Back in the delightful days of 2013, Trump attacked Sandberg for her ego.

Here is where I should write something along the lines of “pot, meet kettle!” but the hypocrisy is so thick that I can’t even lift my fingers up to the keyboard.

During the primaries, he labeled Marco Rubio “Mark Zuckerberg’s personal senator.”

“Mark Zuckerberg’s personal Senator, Marco Rubio, has a bill to triple H-1Bs that would decimate women and minorities [in the tech industry],” his website proclaimed. (I don’t know who was burned harder here, Zuck or Marco.)

Last December, Donald set his sights on Jeff Bezos, accusing him of using his ownership of the Washington Post to sway coverage of... Amazon?
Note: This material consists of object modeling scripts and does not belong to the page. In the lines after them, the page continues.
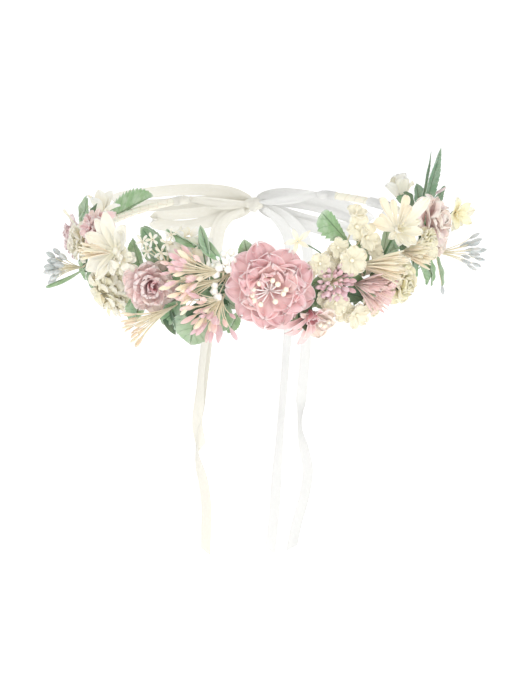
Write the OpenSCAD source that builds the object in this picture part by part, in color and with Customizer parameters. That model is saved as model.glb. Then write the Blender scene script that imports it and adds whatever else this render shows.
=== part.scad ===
// Flower crown: paper flowers on a taped wire ring that is open at the back,
// where two ribbons hitched to its ends are tied in a bow and hang down.
// The ring's centre is the origin. Angles run round the ring from the front (-Y), positive towards +X.

/* [Ring] */
// Radius of the ring's centreline
ring_r = 93; // [80:1:105]
// Diameter of the paper-taped band
band_d = 4.2; // [3:0.1:6]
// Diameter of the core wire
wire_d = 1.2; // [0.8:0.1:2]
// Angle where each bare arm is bent from
arm_root_a = 121; // [105:1:130]
// Angle where each arm's tape ends
arm_tape_a = 151; // [140:1:155]
// Gap in the band at an arm's bend
bend_gap = 1; // [0.8:0.1:2]
// Outer diameter of the loop at each arm's end
eye_d = 7; // [5:0.5:9]

/* [Ribbon] */
// Width of the satin ribbon
ribbon_w = 6.5; // [5:0.5:10]
// Thickness that stands in for the ribbon
ribbon_t = 0.6; // [0.4:0.1:1]
// Width of the knot
knot_d = 9; // [7:0.5:12]
// Height of the knot's centre
knot_z = -6; // [-15:1:0]
// How far behind the ring's centre the knot sits
knot_y = 88; // [80:1:95]

/* [Flowers] */
// Width of the large pink peony
peony_d = 45; // [36:1:52]
// Depth of the large pink peony
peony_h = 9; // [6:0.5:14]
// Width of the small dusty-pink peony
small_peony_d = 24; // [16:1:30]
// Width across a star lily's petals
lily_d = 40; // [30:1:48]
// Width of the cream and yellow carnations
carnation_d = 22; // [16:1:28]
// Width of the pink rose on the right
rose_right_d = 26; // [18:1:30]
// Width of the small roses on the left
rose_left_d = 17; // [14:1:22]
// Width of a cream floret
floret_d = 13; // [9:1:18]
// Diameter of a white berry
berry_d = 3.6; // [3:0.1:6]
// Thickness that stands in for a paper petal
petal_t = 1; // [0.6:0.1:1.6]
// Thickness that stands in for a paper leaf
leaf_t = 0.6; // [0.4:0.1:1]
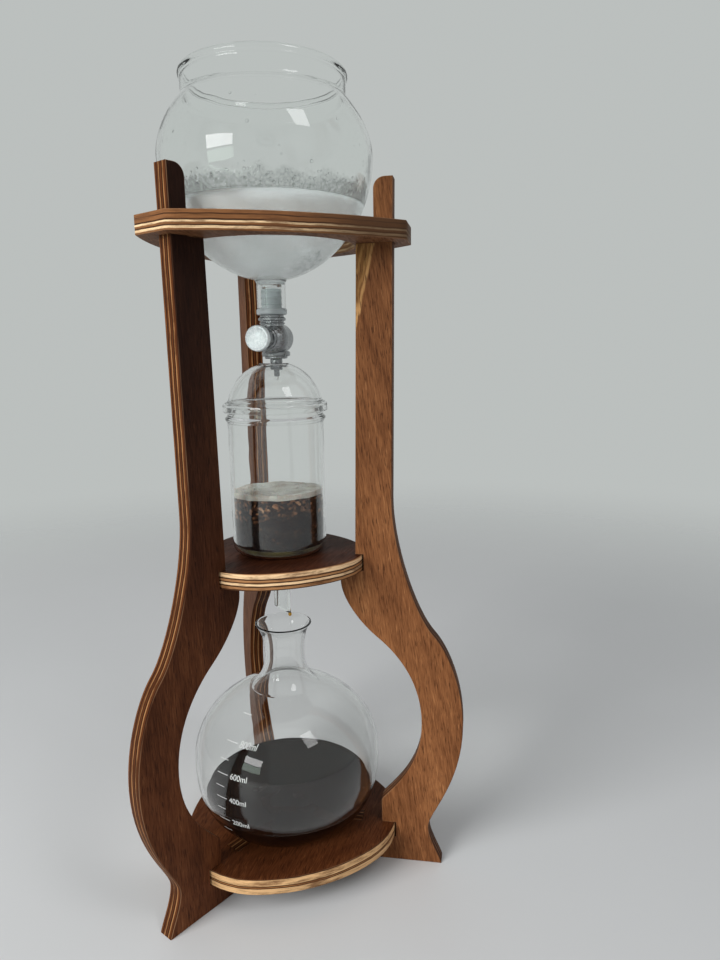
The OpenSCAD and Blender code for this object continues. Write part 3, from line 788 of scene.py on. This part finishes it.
def condensation():
    """Drops inside over the water, with a patch of them at the right, and some outside below the ring."""
    rng = random.Random(5)
    bm = bmesh.new()
    right = math.atan2(PHOTO_RIGHT[1], PHOTO_RIGHT[0])
    for i in range(1100):
        kind = rng.random()
        angle = rng.uniform(0, math.tau)
        height = WATER_LEVEL + 1.2 + 9 * rng.random() ** 1.3
        out = False
        if kind > 0.93:
            height = rng.uniform(WATER_LEVEL + 8, BULB_EQ_H + 20)
        elif kind > 0.8:
            angle = rng.gauss(right, 0.22)
            height = WATER_LEVEL + 2 + 26 * rng.random() ** 1.2
        elif kind > 0.6:
            angle = rng.gauss(right - 0.55, 0.22)
            height = rng.uniform(BULB_EQ_H - 68, BULB_EQ_H - 56)
            out = True
        r = bulb_inner_r(height)
        slope = bulb_inner_r(height + 0.5) - bulb_inner_r(height - 0.5)
        inward = Vector((-math.cos(angle), -math.sin(angle), slope)).normalized()
        at = Vector((r * math.cos(angle), r * math.sin(angle), height)) * MM
        if out:
            inward = -inward
            at += inward * BULB_WALL * MM
        bead(bm, at + inward * 0.05 * MM, inward, (0.25 + 0.75 * rng.random() ** 3) * MM, 0.5)
    finished("condensation", bm, WATER, "bulb")


water_bulb()
water()
condensation()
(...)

In order to avoid paying taxes? (That accusation is exactly as nonsensical as it sounds.)

In October, Bezos chided Trump for “eroding” the country’s democratic processes, while also “joking” that he could send him to space. But he has since capitulated, and congratulated Trump after his victory, tweeting that he would “give him my most open mind.”

The very same day, Trump also suggested recruiting Bill Gates to “close up” parts of the internet.

“We’re losing a lot of people because of the Internet,” Trump said during a campaign rally. “We have to see Bill Gates and a lot of different people that really understand what’s happening. We have to talk to them about, maybe in certain areas, closing that Internet up in some way.” Perhaps he can ask Satya Nadella for some tips on how to do this.

This February, it was Apple’s turn, despite Trump’s strange history of Steve Jobs fandom.

“First of all, Apple ought to give the security for that phone,” Trump said during a campaign rally in South Carolina when asked about the battle between Apple and the FBI over the San Bernardino shooter’s iPhone. “What I think you ought to do is boycott Apple until such time as they give that security number.”

“How do you like that? I just thought of that,” he added.

Mark Zuckerberg not-very-subtly called out Trump’s grand plan for a wall. Trump’s campaign did not take it well.

“Self-righteousness isn’t very proactive,” Trump spokesperson Katrina Pierson said on CNBC in April. “We can talk about taxes, we can talk about jobs and even immigration, but that doesn’t really put food on the table and save lives.”

“I think I’ll take Mark Zuckerberg seriously when he gives up all of his private security, moves out of his posh neighborhood, and comes to live in a modest neighborhood near a border town,” she added.

When things were going badly during the campaign, Trump found a scapegoat in “the Google poll.”

“A new post-debate poll, the Google poll, has us leading Hillary Clinton by two points nationwide, and that’s despite the fact that Google search engine was suppressing the bad news about Hillary Clinton,” he said at a rally in late September. “How about that.”

And, finally, just over a week before the presidential election he went on to win, Trump went after most of his targets with one classic tweet.

“Very dishonest,” indeed. Good luck, tech leaders. Let’s hope your meeting goes better than others did.